WHAT IS THE KOPERNIKUS?*
Joint venture of European Union and European Space Agency
Pulls together all Earth-monitoring data, from space and ground
Will use existing and newly commissioned spacecraft
Crucial to the understanding of how our climate is changing
Important for disaster monitoring – earthquakes, floods, fires, etc
An enforcement tool for EU policies: fishing quotas, etc
Old name: Global Monitoring for Environment and Security (GMES)
“One wonders if Europe will get anything from the UK, frankly,” a depressed Colin Challen MP told BBC News.
“At the present time, we can claim scientific leadership on climate matters, in the Hadley Centre (a climate modelling facility) and at a great many other institutions in the UK that are doing a lot of extremely valuable work.
“But this kind of investment is about keeping us at the forefront,” said the chair of the all party parliamentary group on climate change.
“Maybe that doesn’t matter; maybe it’s OK for the rest of Europe to do this job and for us to just freeload. But then we won’t be able to claim we are the world leaders on tackling climate change.”
For the UK’s Earth observation scientists, the government’s position is baffling.
Professor Shaun Quegan from Sheffield University said that Britain was losing influence in Kopernikus.
Satellite instruments that would obtain key climate and pollution data, and which the UK would excel at building, risked being sidelined, he warned.
“Dealing with climate change isn’t just about running [computer] models; it’s about actually getting the data. It’s the data which keeps the models honest, if you like,” Professor Quegan told BBC News.
“If we’re saying climate is a major scientific issue and the UK is a serious player in this, but then we’re choosing not to take part in the observational system that is needed – well, basically, we are talking the talk and not walking the walk.”
“Real data” is needed from satellites to keep the computer models “honest”

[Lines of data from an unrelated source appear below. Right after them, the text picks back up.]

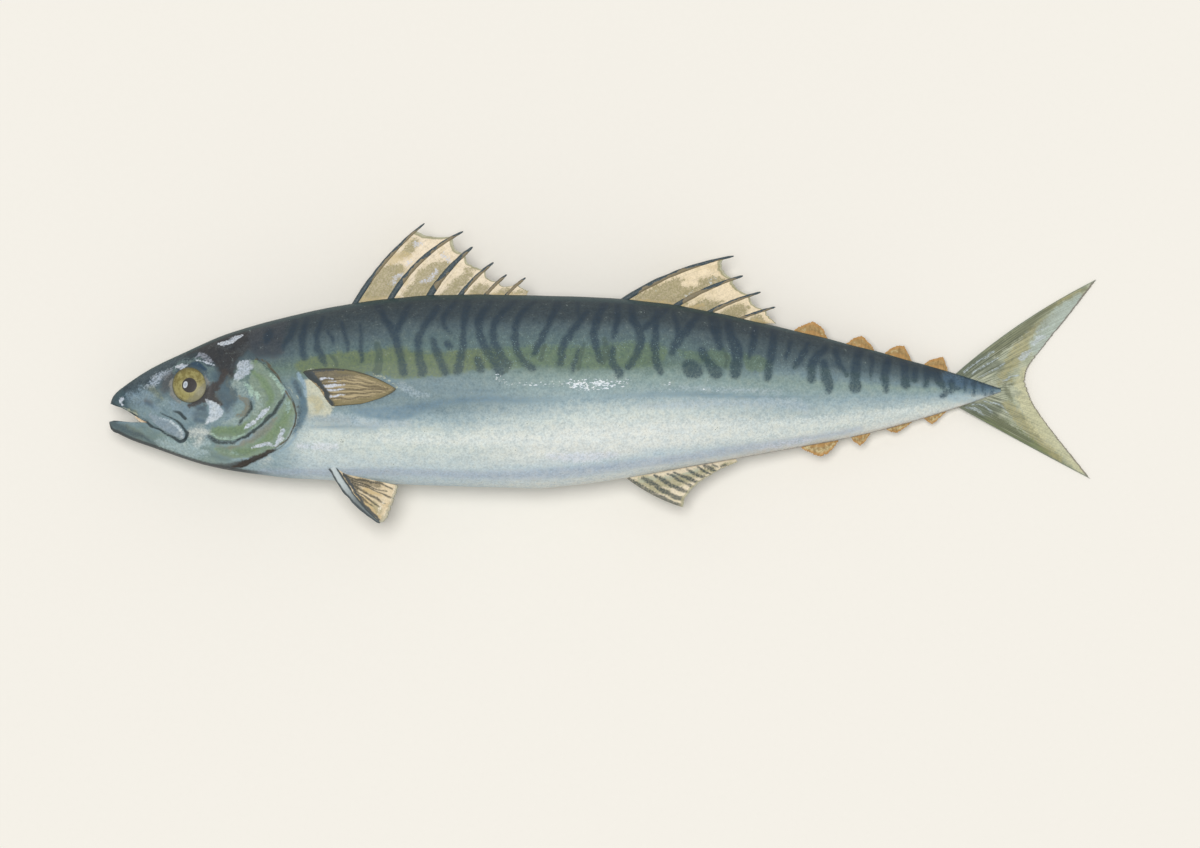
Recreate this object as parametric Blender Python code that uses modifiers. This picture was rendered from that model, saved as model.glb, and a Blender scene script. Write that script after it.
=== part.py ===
# A whole raw mackerel lying on its right side: head towards -X, back towards +Y, left side up.
# The fish is one solid. Blender units are metres; the sizes below are millimetres of a fish
# 350 mm long, and MM scales them, so TOTAL_LENGTH alone makes a larger or a smaller fish.
#
# Everything is set out from the tip of the lower jaw. X runs along the body, Y up the side from
# the body's axis, and Z is the height above the surface that the fish lies on.

import math

import bmesh
import bpy
import numpy as np
from mathutils import Matrix, Vector

TOTAL_LENGTH = 0.350  # jaw tip to the tip of the upper tail lobe
MM = TOTAL_LENGTH / 350

# The body seen from the side: (distance along it, height of its edge from the axis).
BODY_LENGTH = 317
BACK_LINE = (
    (0, -6.5), (1.2, -3.0), (5, 1.7), (11, 6.0), (28, 14.6), (41, 20.3), (56, 24.8), (84, 31.0),
    (104, 33.6), (150, 34.3), (196, 31.6), (238, 23.1), (281, 12.2), (299, 7.1), (317, 1.4),
)
BELLY_LINE = (
    (0, -11.0), (1.0, -13.0), (5, -15.4), (16, -19.9), (34, -25.9), (54, -29.4), (84, -31.7),
    (132, -33.7), (154, -34.1), (172, -32.2), (210, -25.9), (240, -20.6), (270, -14.7),
    (299, -6.4), (317, -0.2),
)
# Half of the body's thickness along it, and the height of its middle plane where it lies.
HALF_WIDTH = (
    (0, 0.9), (1.2, 2.3), (5, 4.3), (11, 6.7), (20, 9.6), (30, 12.0), (42, 14.4), (56, 16.6),
    (76, 18.9), (104, 20.4), (140, 20.8), (180, 19.5), (210, 16.9), (240, 13.2), (270, 8.9),
    (290, 5.7), (303, 3.7), (317, 1.1),
)
SPINE_HEIGHT = (
    (0, 16.2), (30, 17.6), (60, 19.0), (104, 20.0), (145, 20.1), (180, 19.0), (210, 16.5),
    (240, 12.8), (270, 8.6), (290, 5.6), (303, 4.0), (317, 2.6), (334, 1.5), (350, 0.8),
)
WIDEST_SHARE = 0.53  # how far up from the belly the body is thickest
FULLNESS = 0.9  # 1 gives an elliptical section, less gives fuller flanks

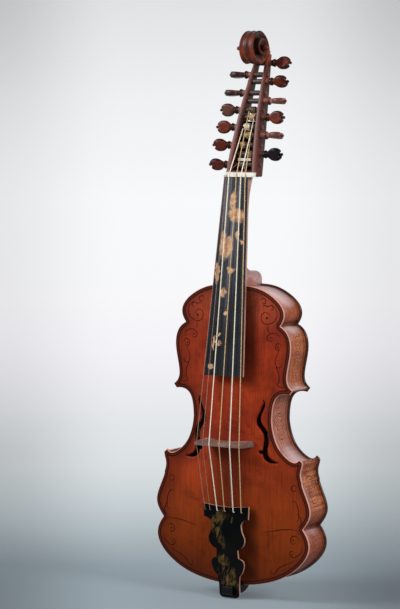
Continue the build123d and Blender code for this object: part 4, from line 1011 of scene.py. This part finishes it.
peg_finishes = [
    peg_wood("peg_red", colour(128, 50, 28), colour(88, 34, 22), colour(28, 14, 12)),
    peg_wood("peg_black", colour(34, 20, 22), colour(20, 14, 18), colour(8, 6, 8)),
    peg_wood("peg_light", colour(186, 120, 106), colour(156, 88, 74), colour(84, 44, 38)),
    peg_wood("peg_grey", colour(112, 66, 54), colour(84, 50, 42), colour(34, 22, 20)),
]
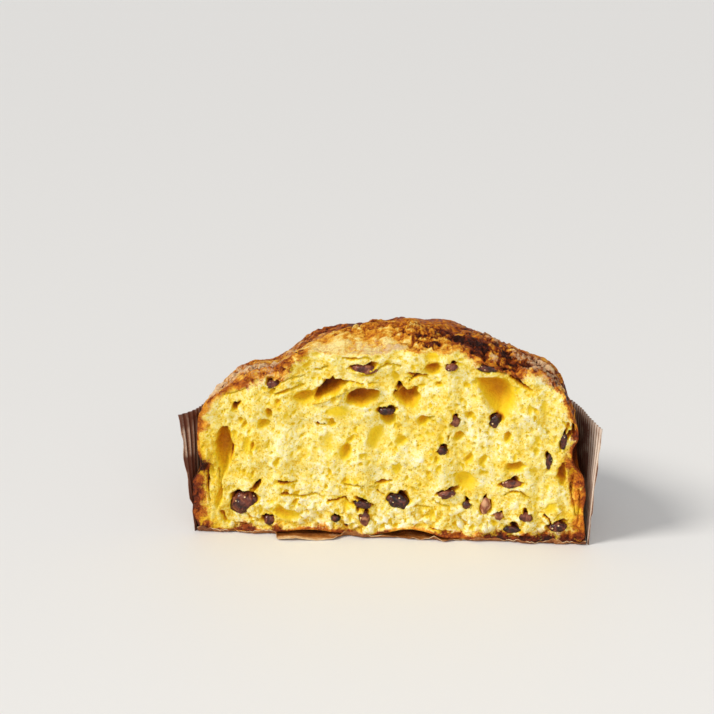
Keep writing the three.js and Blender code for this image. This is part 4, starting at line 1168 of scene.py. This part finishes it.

For industry, the unwillingness of the UK to commit to Kopernikus has a very direct and negative impact.
Because Esa programmes operate on a juste retour (fair return) basis, those countries which contribute most to programmes can be guaranteed to get the biggest contracts to build satellites and support systems.
In Britain’s case, the flip-side applies: its low subscription means its companies get less work. Astrium UK watched the contract for the first dedicated Kopernikus satellite go to an Italian company even though the British outfit had done the early research work.
“The last ministerial was disastrous for us,” said Dr Healy.
“OK, we’ve been pretty successful recently – we’ve won quite a bit of commercial work – but institutional funding is very important to us; it accounts for 30% of what we do. To have two disastrous ministerials in a row would erode our long-term competitive position.”
Kopernikus is often held up as the classic illustration of what is wrong with British space policy.
Whereas Germany, France and Italy have national space agencies that speak with single voices backed up by single budgets, the UK’s approach is to devolve space policy decisions to a club of “users”.
These users are the government departments and research councils that have interests in space science or space-borne services. The arrangement is supposed to ensure that limited space funding chases “need” and not “vanity”.
But critics say the inability of this club to adopt coherent positions on complex programmes such as Kopernikus means that UK delegations often find themselves marginalised when they go into international negotiations.
Colin Challen intends to put down an Early Day Motion in the Commons on Tuesday to bring attention to the Kopernikus issue. “We have a few weeks left before the ministerial to try to put this right,” he explained.
The Department for Environment, Food and Rural Affairs (Defra) is the lead user on Kopernikus in the UK. A spokesperson said: “The UK government is committed to supporting this valuable environmental monitoring programme and no final funding decisions have yet been taken.”